Startkabel vervangen
Vier schroeven (14) losdraaien. Starterhuis (15) wegnemen.
Twee schroeven (16) uitdraaien en de luchtgeleiding (17) voor-
zichtig van het starterhuis (15) scheiden. Hierbij de volgorde (A
- B - C - D) aanhouden.
Oude kabelresten (18) verwijderen.
De nieuwe startkabel (ø 4,0 mm, 1000 mm lang), zoals op de
afbeelding getoond, inrijgen (de schijf (19) niet vergeten) en in
de beide uiteinden een knoop leggen.
Knoop (20) in de kabeltommerl (21) aanbrengen.
LET OP: De knoop resp. het startkabeluiteinde mag niet boven
het oppervlak van de kabeltrommel uitsteken.
Knoop (22) door de startgreep (23) halen.

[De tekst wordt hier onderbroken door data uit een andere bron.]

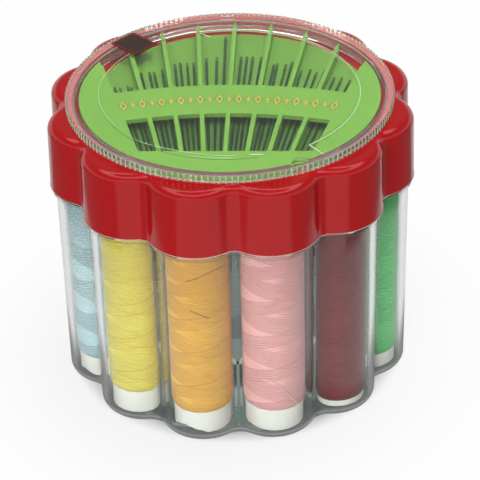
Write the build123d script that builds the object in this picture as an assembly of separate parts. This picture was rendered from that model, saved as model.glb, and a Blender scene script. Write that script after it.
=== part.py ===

Kabel in de uitsparing (24) van de kabeltrommel steken en met
behulp van de kabel de kabeltrommel twee keer in de richting
van de pijl draaien.
Kabeltrommel met de linkerhand vasthouden, met de rechterhand
de verdraaiing van de kabel opheffen, de kabel strak trekken
en vasthouden.
Kabeltrommel loslaten. De kabel wordt door de veerkracht op
de kabeltrommel gewikkeld.
Het proces driemaal herhalen. De startgreep moet nu recht
op het starterhuis staan.
OPMERKING: Bij geheel uitgetrokken startkabel moet de
kabeltrommel minstens 1/4 toer tegen de veerkracht in verder
kunnen worden gedraaid.
LET OP:
Gevaar van letsel! De eruit getrokken aanwerpgreep goed
vasthouden, daar deze terugschiet als de kabeltrommel per
ongeluk losgelaten wordt.
De luchtgeleiding (17) in omgekeerde volgorde monteren. Let
erop dat de geleiding (25) in de houder (26) aan het starterhuis
ligt.
Bij het opzetten van het starterhuis eventueel licht aan de start-
greep trekken, tot het startmechanisme aangrijpt.